**3D code data**
** BEGIN **

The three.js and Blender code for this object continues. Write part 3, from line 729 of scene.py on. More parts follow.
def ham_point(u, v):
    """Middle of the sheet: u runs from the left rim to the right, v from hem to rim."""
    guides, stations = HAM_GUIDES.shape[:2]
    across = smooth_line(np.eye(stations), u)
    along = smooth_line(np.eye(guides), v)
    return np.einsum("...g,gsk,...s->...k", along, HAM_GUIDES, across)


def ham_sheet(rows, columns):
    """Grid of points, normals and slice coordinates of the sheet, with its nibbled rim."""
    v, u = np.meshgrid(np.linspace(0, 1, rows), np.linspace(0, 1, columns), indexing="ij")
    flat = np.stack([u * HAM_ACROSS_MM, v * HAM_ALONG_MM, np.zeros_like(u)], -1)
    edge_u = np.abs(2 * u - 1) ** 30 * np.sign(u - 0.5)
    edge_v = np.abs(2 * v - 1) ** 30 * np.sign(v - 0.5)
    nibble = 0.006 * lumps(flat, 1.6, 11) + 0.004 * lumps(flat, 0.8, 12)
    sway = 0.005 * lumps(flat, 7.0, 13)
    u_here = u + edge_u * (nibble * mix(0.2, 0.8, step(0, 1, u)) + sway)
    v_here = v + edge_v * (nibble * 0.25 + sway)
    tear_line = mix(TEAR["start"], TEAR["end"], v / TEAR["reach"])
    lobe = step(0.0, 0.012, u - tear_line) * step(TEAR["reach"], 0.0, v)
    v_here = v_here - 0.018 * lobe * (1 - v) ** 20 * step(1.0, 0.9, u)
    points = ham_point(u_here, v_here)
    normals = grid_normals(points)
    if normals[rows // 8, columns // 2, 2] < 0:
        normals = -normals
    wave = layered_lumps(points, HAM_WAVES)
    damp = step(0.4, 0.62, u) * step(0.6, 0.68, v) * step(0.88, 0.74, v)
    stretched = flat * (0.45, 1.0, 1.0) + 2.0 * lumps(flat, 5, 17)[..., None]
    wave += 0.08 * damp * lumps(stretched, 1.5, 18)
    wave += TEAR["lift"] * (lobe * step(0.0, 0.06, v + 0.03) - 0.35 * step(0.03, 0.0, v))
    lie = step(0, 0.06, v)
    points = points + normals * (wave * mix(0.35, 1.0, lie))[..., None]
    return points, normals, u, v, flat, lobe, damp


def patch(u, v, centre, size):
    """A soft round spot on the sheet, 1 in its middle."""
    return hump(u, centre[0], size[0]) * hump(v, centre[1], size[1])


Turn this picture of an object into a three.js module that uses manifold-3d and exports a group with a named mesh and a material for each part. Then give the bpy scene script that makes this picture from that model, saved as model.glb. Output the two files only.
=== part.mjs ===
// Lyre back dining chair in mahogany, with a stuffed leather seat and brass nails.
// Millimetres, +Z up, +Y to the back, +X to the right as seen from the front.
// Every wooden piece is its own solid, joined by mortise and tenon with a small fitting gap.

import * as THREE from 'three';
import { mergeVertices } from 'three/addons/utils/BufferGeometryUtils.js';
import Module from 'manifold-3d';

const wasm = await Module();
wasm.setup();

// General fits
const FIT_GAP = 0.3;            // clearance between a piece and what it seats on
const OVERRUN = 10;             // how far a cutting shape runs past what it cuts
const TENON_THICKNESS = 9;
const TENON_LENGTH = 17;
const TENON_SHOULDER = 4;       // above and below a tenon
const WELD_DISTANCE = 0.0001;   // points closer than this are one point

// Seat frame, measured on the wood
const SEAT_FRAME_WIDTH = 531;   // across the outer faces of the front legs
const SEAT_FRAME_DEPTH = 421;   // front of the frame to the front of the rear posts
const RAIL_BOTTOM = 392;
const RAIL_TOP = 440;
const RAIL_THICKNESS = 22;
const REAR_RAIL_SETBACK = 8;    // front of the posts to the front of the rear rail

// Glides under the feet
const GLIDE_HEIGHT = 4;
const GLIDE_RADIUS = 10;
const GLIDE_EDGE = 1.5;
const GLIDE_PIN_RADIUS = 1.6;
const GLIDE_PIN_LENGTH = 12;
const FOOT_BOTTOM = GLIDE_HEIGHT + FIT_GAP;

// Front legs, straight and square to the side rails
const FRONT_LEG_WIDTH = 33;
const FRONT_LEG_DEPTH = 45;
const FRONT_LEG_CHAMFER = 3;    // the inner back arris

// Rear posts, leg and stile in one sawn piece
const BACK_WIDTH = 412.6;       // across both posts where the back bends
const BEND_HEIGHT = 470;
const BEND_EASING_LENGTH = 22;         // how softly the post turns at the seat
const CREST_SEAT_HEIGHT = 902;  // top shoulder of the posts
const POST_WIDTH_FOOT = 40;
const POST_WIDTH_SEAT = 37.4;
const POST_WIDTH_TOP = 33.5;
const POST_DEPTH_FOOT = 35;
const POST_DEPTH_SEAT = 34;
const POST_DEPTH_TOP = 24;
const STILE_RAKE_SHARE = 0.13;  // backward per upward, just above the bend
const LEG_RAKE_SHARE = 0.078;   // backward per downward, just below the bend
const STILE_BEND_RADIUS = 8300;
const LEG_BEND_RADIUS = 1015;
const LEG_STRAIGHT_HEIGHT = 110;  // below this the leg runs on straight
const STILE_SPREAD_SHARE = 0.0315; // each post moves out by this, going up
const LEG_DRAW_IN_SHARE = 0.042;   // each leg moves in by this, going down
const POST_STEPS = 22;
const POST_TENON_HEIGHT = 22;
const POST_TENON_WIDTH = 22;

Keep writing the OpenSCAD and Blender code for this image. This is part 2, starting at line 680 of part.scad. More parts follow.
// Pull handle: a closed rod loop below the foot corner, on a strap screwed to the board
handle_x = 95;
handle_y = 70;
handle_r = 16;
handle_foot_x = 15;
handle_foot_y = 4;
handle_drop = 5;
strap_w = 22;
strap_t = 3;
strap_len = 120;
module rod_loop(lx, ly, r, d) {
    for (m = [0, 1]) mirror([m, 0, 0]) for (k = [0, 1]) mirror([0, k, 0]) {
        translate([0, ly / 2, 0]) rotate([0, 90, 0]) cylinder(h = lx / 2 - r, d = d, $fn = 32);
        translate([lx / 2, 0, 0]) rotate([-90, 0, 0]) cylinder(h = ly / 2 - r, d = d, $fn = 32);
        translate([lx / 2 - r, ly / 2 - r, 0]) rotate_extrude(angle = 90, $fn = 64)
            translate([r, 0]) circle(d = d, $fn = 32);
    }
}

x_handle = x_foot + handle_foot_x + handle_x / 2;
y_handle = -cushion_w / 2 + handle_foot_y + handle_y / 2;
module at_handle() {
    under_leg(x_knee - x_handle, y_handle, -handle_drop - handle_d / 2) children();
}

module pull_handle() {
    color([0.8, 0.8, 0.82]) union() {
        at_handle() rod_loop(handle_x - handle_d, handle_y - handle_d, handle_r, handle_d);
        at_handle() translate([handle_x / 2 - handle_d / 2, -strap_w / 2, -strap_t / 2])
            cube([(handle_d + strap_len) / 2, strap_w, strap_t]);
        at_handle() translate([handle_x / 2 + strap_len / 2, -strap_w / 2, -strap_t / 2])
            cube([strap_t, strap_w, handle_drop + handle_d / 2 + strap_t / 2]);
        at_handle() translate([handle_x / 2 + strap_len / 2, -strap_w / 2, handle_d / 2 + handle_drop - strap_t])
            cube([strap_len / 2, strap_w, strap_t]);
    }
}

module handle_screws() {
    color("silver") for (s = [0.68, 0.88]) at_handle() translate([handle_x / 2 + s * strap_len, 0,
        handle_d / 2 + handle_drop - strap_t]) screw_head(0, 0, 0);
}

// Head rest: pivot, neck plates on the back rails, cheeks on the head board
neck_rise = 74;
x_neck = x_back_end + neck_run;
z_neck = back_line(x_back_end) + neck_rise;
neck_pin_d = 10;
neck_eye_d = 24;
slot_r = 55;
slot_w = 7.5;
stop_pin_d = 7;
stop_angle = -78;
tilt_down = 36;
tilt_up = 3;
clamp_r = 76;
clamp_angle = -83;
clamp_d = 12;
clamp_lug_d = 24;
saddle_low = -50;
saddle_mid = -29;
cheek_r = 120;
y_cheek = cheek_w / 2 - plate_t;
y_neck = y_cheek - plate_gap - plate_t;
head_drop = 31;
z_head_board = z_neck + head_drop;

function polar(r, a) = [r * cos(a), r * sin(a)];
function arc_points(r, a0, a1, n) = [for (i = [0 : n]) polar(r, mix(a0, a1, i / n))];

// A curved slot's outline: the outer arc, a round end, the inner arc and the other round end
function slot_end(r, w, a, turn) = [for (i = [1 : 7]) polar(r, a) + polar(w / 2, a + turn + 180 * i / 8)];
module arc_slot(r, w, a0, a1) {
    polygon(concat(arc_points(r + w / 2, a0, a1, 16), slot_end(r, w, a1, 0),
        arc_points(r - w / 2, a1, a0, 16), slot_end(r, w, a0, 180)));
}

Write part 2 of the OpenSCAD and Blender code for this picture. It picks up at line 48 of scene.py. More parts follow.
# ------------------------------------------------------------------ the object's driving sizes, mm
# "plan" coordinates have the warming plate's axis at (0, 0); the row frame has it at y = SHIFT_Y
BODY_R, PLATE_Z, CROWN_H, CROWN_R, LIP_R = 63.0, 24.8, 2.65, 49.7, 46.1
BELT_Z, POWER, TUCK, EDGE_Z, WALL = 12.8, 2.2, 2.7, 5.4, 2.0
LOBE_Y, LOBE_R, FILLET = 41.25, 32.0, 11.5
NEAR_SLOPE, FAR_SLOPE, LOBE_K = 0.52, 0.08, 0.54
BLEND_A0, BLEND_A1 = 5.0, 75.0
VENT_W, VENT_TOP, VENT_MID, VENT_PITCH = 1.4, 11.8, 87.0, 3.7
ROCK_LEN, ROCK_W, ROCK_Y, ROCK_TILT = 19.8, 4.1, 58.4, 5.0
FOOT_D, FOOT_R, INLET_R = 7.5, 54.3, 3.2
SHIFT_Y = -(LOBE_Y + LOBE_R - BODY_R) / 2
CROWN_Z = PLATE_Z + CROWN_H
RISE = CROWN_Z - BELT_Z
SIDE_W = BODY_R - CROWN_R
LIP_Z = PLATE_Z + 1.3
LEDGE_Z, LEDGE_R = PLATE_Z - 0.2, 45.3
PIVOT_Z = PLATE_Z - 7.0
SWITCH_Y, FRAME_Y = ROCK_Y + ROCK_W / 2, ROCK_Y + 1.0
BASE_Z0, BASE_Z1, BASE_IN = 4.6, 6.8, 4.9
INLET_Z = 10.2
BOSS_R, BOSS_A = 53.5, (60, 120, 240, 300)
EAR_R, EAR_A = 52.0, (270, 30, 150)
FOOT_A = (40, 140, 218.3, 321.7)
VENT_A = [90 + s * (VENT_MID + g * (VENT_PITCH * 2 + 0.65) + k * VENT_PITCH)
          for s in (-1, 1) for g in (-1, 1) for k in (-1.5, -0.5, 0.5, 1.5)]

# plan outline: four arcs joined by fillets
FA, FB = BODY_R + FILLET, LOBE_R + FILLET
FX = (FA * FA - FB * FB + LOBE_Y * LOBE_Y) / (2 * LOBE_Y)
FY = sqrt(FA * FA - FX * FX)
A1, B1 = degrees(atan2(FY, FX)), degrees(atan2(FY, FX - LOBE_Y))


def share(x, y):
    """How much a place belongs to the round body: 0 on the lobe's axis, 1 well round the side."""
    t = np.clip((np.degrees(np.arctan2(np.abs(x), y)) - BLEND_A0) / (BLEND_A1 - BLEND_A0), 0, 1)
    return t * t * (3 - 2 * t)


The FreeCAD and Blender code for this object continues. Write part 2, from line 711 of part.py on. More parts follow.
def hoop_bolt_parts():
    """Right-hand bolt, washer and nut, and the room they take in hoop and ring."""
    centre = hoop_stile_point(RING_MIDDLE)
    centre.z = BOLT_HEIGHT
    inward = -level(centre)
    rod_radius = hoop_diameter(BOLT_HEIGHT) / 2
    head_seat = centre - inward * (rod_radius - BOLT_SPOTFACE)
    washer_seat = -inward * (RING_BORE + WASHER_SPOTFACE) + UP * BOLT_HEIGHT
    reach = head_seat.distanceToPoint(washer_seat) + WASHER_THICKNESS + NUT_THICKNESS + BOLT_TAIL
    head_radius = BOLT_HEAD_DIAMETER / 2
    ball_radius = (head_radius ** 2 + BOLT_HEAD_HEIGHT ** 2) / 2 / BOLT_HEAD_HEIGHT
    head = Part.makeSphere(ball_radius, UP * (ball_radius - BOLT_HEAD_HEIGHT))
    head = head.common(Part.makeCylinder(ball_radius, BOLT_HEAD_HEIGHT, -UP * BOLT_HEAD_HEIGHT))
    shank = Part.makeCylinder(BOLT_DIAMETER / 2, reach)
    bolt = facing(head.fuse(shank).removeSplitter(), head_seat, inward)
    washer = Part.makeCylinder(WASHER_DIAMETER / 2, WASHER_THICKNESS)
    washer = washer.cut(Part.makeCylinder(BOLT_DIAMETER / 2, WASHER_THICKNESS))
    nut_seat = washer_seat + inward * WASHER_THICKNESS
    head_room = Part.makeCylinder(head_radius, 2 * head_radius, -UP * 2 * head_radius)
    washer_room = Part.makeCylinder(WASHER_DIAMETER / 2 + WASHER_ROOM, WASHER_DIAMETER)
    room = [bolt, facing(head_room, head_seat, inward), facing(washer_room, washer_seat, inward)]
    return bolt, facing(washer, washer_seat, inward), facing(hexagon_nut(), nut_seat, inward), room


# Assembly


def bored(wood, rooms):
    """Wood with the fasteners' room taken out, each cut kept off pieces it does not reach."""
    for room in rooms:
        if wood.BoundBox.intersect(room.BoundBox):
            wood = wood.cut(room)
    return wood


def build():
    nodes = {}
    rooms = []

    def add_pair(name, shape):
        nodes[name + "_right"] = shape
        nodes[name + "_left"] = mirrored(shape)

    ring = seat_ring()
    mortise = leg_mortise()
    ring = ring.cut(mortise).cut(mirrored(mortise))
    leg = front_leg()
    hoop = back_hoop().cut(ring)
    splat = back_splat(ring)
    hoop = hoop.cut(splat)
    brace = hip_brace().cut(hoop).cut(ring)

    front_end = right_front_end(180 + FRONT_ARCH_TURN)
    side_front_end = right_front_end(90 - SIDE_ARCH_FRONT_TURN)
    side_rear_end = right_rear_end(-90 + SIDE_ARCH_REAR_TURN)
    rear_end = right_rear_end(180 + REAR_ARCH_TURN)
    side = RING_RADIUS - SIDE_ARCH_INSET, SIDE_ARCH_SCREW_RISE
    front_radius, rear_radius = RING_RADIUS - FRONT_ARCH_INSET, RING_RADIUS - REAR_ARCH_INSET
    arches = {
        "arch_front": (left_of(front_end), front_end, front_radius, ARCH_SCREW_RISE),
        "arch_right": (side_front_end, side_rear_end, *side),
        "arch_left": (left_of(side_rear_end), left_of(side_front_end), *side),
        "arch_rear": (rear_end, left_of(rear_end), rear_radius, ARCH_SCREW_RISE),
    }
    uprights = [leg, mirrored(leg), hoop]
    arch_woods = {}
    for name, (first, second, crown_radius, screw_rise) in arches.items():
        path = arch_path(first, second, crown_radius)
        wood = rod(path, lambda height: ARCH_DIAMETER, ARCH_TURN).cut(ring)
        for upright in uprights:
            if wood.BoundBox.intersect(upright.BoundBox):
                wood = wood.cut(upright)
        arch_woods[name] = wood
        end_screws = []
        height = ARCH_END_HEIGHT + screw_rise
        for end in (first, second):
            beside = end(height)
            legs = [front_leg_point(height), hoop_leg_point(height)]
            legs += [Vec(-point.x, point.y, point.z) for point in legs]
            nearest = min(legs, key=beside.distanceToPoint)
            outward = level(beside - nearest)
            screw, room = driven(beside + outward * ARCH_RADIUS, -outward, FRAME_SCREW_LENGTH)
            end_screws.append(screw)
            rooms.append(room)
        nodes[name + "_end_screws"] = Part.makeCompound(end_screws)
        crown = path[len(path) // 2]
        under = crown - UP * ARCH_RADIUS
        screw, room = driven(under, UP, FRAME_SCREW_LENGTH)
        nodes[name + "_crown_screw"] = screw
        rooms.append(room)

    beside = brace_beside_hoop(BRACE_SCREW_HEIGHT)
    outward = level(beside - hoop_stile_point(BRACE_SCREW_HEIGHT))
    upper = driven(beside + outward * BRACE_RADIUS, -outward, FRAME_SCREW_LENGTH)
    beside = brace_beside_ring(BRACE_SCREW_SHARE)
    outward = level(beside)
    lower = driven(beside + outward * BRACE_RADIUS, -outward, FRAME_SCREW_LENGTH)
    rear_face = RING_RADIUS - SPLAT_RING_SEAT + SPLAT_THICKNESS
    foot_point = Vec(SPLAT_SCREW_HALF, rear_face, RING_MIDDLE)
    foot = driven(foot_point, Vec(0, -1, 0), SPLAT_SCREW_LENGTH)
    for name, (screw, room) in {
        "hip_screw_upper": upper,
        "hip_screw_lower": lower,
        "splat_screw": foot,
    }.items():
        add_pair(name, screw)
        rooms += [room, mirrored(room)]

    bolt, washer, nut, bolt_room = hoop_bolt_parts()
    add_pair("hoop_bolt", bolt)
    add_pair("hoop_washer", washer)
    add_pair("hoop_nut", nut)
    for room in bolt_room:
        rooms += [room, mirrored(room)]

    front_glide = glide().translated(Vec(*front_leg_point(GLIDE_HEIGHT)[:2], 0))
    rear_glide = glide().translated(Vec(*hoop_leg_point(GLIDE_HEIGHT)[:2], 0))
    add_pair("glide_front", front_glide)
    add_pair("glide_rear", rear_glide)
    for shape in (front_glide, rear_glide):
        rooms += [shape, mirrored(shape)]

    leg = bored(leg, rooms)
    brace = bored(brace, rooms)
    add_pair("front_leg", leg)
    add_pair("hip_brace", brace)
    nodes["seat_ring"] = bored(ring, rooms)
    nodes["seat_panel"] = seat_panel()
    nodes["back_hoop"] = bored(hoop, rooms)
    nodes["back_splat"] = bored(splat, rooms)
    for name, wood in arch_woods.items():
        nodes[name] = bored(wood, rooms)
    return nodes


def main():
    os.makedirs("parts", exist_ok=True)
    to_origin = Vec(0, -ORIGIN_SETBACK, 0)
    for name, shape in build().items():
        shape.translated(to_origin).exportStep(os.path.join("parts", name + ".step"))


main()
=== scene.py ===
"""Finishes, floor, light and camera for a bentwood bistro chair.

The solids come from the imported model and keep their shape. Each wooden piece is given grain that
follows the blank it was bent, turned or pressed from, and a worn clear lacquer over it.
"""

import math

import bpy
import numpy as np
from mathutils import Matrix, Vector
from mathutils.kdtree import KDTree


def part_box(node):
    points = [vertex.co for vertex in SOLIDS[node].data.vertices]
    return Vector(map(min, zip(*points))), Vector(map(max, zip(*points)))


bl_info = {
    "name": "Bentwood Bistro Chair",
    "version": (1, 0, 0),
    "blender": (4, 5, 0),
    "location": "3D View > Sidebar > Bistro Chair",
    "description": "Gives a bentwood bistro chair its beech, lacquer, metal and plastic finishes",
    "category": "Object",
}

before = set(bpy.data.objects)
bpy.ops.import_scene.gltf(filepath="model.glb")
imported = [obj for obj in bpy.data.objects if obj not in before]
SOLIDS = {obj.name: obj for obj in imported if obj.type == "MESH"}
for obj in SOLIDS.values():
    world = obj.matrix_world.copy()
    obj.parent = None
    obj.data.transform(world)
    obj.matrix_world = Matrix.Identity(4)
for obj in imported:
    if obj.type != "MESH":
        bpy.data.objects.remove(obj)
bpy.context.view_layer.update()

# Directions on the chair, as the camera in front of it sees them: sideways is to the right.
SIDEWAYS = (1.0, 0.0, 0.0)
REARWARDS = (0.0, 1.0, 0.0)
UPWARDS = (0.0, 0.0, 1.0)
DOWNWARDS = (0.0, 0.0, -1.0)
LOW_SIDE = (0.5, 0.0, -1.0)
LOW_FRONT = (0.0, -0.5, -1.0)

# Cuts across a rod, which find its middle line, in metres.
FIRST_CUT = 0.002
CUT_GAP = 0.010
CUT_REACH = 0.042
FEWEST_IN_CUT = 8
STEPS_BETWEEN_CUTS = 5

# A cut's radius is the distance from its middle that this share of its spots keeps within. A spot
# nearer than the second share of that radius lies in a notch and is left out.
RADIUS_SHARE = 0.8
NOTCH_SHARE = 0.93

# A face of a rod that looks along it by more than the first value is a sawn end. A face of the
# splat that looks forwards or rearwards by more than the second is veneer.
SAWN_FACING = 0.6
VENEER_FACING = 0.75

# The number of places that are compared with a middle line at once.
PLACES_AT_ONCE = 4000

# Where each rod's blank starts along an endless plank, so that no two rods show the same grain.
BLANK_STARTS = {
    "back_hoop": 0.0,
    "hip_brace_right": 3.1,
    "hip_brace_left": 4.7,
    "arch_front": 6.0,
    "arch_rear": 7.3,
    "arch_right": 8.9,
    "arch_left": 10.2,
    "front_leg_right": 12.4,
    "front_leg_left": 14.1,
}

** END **

**Stated problem**
Take the line with "world = obj.matrix_world.copy()" and all lines after it to the last line, and reproduce them exactly.

**Full answer**
    world = obj.matrix_world.copy()
    obj.parent = None
    obj.data.transform(world)
    obj.matrix_world = Matrix.Identity(4)
for obj in imported:
    if obj.type != "MESH":
        bpy.data.objects.remove(obj)
bpy.context.view_layer.update()

# Directions on the chair, as the camera in front of it sees them: sideways is to the right.
SIDEWAYS = (1.0, 0.0, 0.0)
REARWARDS = (0.0, 1.0, 0.0)
UPWARDS = (0.0, 0.0, 1.0)
DOWNWARDS = (0.0, 0.0, -1.0)
LOW_SIDE = (0.5, 0.0, -1.0)
LOW_FRONT = (0.0, -0.5, -1.0)

# Cuts across a rod, which find its middle line, in metres.
FIRST_CUT = 0.002
CUT_GAP = 0.010
CUT_REACH = 0.042
FEWEST_IN_CUT = 8
STEPS_BETWEEN_CUTS = 5

# A cut's radius is the distance from its middle that this share of its spots keeps within. A spot
# nearer than the second share of that radius lies in a notch and is left out.
RADIUS_SHARE = 0.8
NOTCH_SHARE = 0.93

# A face of a rod that looks along it by more than the first value is a sawn end. A face of the
# splat that looks forwards or rearwards by more than the second is veneer.
SAWN_FACING = 0.6
VENEER_FACING = 0.75

# The number of places that are compared with a middle line at once.
PLACES_AT_ONCE = 4000

# Where each rod's blank starts along an endless plank, so that no two rods show the same grain.
BLANK_STARTS = {
    "back_hoop": 0.0,
    "hip_brace_right": 3.1,
    "hip_brace_left": 4.7,
    "arch_front": 6.0,
    "arch_rear": 7.3,
    "arch_right": 8.9,
    "arch_left": 10.2,
    "front_leg_right": 12.4,
    "front_leg_left": 14.1,
}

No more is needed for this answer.